═══ WORKING DATA

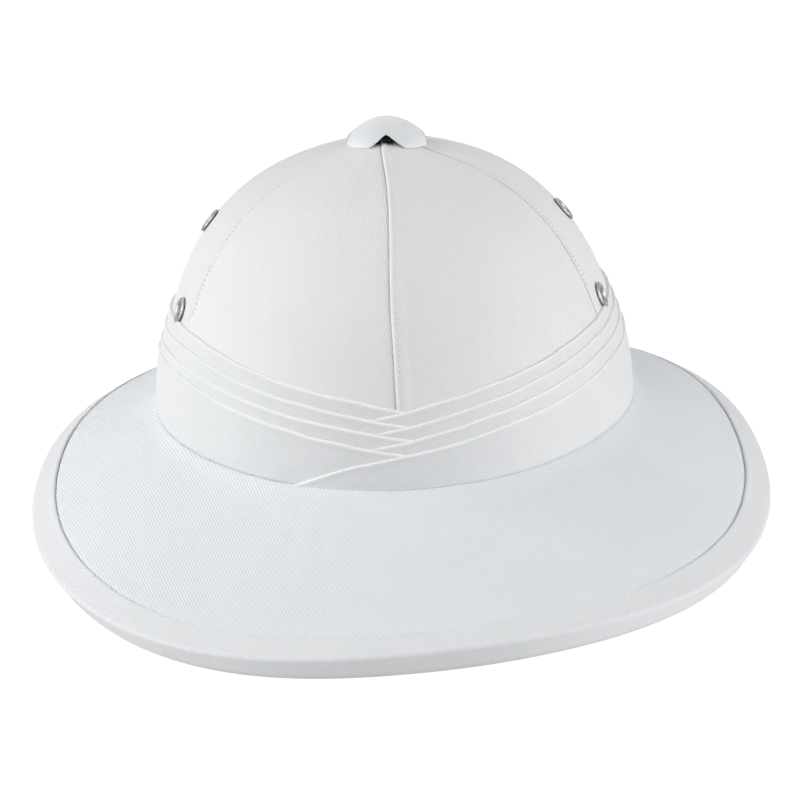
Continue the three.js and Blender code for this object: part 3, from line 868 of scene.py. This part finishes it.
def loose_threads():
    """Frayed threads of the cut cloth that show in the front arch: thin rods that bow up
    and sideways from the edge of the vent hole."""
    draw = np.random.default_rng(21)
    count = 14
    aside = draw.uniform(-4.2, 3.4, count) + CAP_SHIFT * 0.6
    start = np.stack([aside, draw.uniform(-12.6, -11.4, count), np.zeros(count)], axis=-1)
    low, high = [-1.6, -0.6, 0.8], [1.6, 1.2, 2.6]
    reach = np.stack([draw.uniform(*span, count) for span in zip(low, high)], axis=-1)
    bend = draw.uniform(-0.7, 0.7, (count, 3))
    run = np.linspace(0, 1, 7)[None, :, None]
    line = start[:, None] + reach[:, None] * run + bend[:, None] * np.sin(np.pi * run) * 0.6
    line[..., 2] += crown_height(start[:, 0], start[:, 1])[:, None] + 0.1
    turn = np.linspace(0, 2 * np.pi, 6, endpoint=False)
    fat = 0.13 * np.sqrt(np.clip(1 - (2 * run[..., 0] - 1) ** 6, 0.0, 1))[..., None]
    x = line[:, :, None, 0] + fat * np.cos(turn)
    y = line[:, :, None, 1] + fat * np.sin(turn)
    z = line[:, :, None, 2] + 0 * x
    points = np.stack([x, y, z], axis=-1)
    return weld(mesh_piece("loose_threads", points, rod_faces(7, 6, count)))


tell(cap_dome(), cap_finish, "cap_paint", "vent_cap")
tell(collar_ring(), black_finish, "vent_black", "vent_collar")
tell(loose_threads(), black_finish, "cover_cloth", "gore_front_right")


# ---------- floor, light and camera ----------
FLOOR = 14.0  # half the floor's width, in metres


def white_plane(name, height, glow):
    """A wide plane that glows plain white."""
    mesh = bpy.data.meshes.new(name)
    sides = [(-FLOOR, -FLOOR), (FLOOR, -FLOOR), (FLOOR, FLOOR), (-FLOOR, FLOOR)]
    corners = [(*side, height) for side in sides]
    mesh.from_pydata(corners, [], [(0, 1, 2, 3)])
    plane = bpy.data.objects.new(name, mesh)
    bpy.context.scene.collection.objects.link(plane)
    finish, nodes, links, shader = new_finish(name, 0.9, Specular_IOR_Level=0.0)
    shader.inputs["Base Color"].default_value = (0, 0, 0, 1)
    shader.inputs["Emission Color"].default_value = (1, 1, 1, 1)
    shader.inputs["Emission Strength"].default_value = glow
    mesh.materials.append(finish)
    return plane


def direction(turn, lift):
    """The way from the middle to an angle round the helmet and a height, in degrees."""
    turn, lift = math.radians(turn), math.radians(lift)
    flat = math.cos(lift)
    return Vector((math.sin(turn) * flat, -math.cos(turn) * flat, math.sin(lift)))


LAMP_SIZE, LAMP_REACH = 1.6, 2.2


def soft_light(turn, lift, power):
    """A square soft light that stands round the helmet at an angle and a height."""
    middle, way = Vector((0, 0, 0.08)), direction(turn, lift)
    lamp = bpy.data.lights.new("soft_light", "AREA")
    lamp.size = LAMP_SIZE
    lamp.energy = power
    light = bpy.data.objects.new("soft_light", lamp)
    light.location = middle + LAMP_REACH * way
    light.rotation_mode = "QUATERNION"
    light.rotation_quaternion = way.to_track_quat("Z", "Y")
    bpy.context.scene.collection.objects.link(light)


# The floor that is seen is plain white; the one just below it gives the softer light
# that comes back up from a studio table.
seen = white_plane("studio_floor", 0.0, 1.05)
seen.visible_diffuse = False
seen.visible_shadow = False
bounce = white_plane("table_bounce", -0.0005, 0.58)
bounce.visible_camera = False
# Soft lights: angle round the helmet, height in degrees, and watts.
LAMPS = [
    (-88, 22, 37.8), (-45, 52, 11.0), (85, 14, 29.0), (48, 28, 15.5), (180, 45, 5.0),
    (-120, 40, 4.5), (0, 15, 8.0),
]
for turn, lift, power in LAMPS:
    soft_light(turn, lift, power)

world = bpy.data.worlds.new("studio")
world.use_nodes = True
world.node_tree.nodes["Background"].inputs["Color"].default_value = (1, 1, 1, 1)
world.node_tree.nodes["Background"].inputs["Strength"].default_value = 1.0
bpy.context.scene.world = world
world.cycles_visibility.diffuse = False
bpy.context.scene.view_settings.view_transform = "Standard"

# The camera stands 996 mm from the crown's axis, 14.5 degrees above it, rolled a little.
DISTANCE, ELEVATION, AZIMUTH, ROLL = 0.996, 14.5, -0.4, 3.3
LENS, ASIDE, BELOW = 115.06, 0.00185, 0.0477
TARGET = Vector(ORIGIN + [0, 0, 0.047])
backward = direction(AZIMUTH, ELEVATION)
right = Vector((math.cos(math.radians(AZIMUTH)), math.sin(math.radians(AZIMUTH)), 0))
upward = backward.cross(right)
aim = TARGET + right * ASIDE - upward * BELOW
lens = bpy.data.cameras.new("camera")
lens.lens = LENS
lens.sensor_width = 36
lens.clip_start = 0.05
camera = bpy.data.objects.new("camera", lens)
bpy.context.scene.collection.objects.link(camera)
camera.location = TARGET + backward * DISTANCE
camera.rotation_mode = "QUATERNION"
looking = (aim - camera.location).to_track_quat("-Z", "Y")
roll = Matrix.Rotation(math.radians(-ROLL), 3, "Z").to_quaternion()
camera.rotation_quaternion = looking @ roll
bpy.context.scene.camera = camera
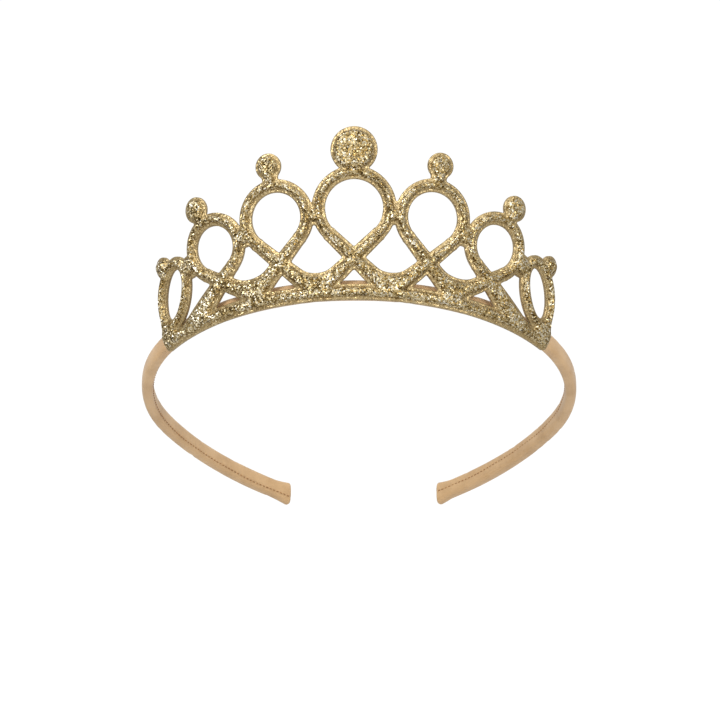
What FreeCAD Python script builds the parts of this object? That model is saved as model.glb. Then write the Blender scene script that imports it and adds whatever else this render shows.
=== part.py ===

══════

◆ PROBLEM REQUIREMENTS: Write down all the entries again without a single difference.

◆ TASK OUTPUT:
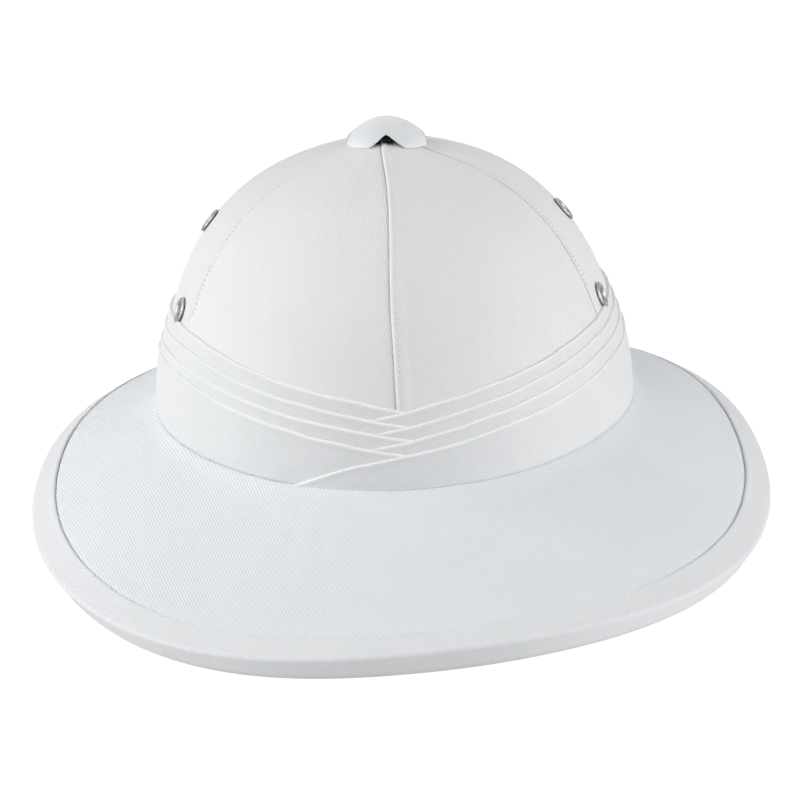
Continue the three.js and Blender code for this object: part 3, from line 868 of scene.py. This part finishes it.
def loose_threads():
    """Frayed threads of the cut cloth that show in the front arch: thin rods that bow up
    and sideways from the edge of the vent hole."""
    draw = np.random.default_rng(21)
    count = 14
    aside = draw.uniform(-4.2, 3.4, count) + CAP_SHIFT * 0.6
    start = np.stack([aside, draw.uniform(-12.6, -11.4, count), np.zeros(count)], axis=-1)
    low, high = [-1.6, -0.6, 0.8], [1.6, 1.2, 2.6]
    reach = np.stack([draw.uniform(*span, count) for span in zip(low, high)], axis=-1)
    bend = draw.uniform(-0.7, 0.7, (count, 3))
    run = np.linspace(0, 1, 7)[None, :, None]
    line = start[:, None] + reach[:, None] * run + bend[:, None] * np.sin(np.pi * run) * 0.6
    line[..., 2] += crown_height(start[:, 0], start[:, 1])[:, None] + 0.1
    turn = np.linspace(0, 2 * np.pi, 6, endpoint=False)
    fat = 0.13 * np.sqrt(np.clip(1 - (2 * run[..., 0] - 1) ** 6, 0.0, 1))[..., None]
    x = line[:, :, None, 0] + fat * np.cos(turn)
    y = line[:, :, None, 1] + fat * np.sin(turn)
    z = line[:, :, None, 2] + 0 * x
    points = np.stack([x, y, z], axis=-1)
    return weld(mesh_piece("loose_threads", points, rod_faces(7, 6, count)))


tell(cap_dome(), cap_finish, "cap_paint", "vent_cap")
tell(collar_ring(), black_finish, "vent_black", "vent_collar")
tell(loose_threads(), black_finish, "cover_cloth", "gore_front_right")


# ---------- floor, light and camera ----------
FLOOR = 14.0  # half the floor's width, in metres


def white_plane(name, height, glow):
    """A wide plane that glows plain white."""
    mesh = bpy.data.meshes.new(name)
    sides = [(-FLOOR, -FLOOR), (FLOOR, -FLOOR), (FLOOR, FLOOR), (-FLOOR, FLOOR)]
    corners = [(*side, height) for side in sides]
    mesh.from_pydata(corners, [], [(0, 1, 2, 3)])
    plane = bpy.data.objects.new(name, mesh)
    bpy.context.scene.collection.objects.link(plane)
    finish, nodes, links, shader = new_finish(name, 0.9, Specular_IOR_Level=0.0)
    shader.inputs["Base Color"].default_value = (0, 0, 0, 1)
    shader.inputs["Emission Color"].default_value = (1, 1, 1, 1)
    shader.inputs["Emission Strength"].default_value = glow
    mesh.materials.append(finish)
    return plane


def direction(turn, lift):
    """The way from the middle to an angle round the helmet and a height, in degrees."""
    turn, lift = math.radians(turn), math.radians(lift)
    flat = math.cos(lift)
    return Vector((math.sin(turn) * flat, -math.cos(turn) * flat, math.sin(lift)))


LAMP_SIZE, LAMP_REACH = 1.6, 2.2


def soft_light(turn, lift, power):
    """A square soft light that stands round the helmet at an angle and a height."""
    middle, way = Vector((0, 0, 0.08)), direction(turn, lift)
    lamp = bpy.data.lights.new("soft_light", "AREA")
    lamp.size = LAMP_SIZE
    lamp.energy = power
    light = bpy.data.objects.new("soft_light", lamp)
    light.location = middle + LAMP_REACH * way
    light.rotation_mode = "QUATERNION"
    light.rotation_quaternion = way.to_track_quat("Z", "Y")
    bpy.context.scene.collection.objects.link(light)


# The floor that is seen is plain white; the one just below it gives the softer light
# that comes back up from a studio table.
seen = white_plane("studio_floor", 0.0, 1.05)
seen.visible_diffuse = False
seen.visible_shadow = False
bounce = white_plane("table_bounce", -0.0005, 0.58)
bounce.visible_camera = False
# Soft lights: angle round the helmet, height in degrees, and watts.
LAMPS = [
    (-88, 22, 37.8), (-45, 52, 11.0), (85, 14, 29.0), (48, 28, 15.5), (180, 45, 5.0),
    (-120, 40, 4.5), (0, 15, 8.0),
]
for turn, lift, power in LAMPS:
    soft_light(turn, lift, power)

world = bpy.data.worlds.new("studio")
world.use_nodes = True
world.node_tree.nodes["Background"].inputs["Color"].default_value = (1, 1, 1, 1)
world.node_tree.nodes["Background"].inputs["Strength"].default_value = 1.0
bpy.context.scene.world = world
world.cycles_visibility.diffuse = False
bpy.context.scene.view_settings.view_transform = "Standard"

# The camera stands 996 mm from the crown's axis, 14.5 degrees above it, rolled a little.
DISTANCE, ELEVATION, AZIMUTH, ROLL = 0.996, 14.5, -0.4, 3.3
LENS, ASIDE, BELOW = 115.06, 0.00185, 0.0477
TARGET = Vector(ORIGIN + [0, 0, 0.047])
backward = direction(AZIMUTH, ELEVATION)
right = Vector((math.cos(math.radians(AZIMUTH)), math.sin(math.radians(AZIMUTH)), 0))
upward = backward.cross(right)
aim = TARGET + right * ASIDE - upward * BELOW
lens = bpy.data.cameras.new("camera")
lens.lens = LENS
lens.sensor_width = 36
lens.clip_start = 0.05
camera = bpy.data.objects.new("camera", lens)
bpy.context.scene.collection.objects.link(camera)
camera.location = TARGET + backward * DISTANCE
camera.rotation_mode = "QUATERNION"
looking = (aim - camera.location).to_track_quat("-Z", "Y")
roll = Matrix.Rotation(math.radians(-ROLL), 3, "Z").to_quaternion()
camera.rotation_quaternion = looking @ roll
bpy.context.scene.camera = camera
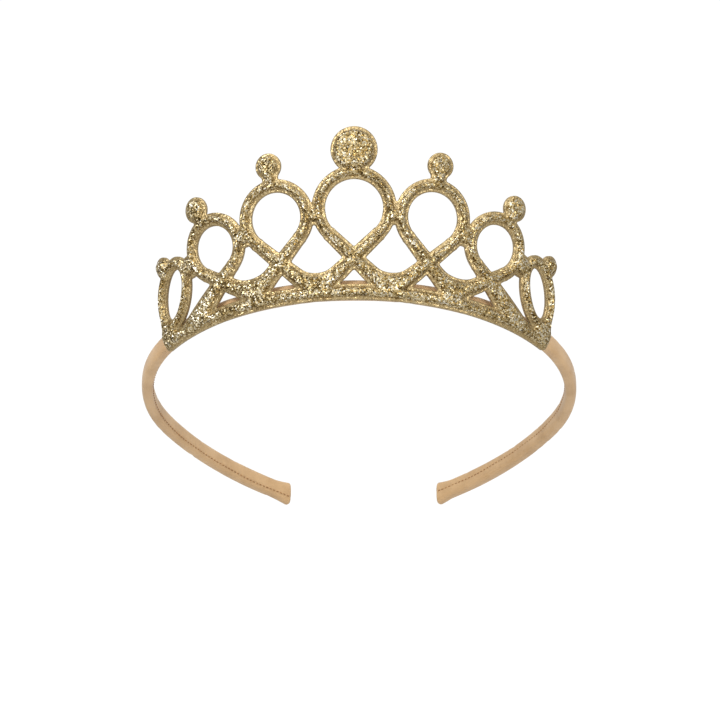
What FreeCAD Python script builds the parts of this object? That model is saved as model.glb. Then write the Blender scene script that imports it and adds whatever else this render shows.
=== part.py ===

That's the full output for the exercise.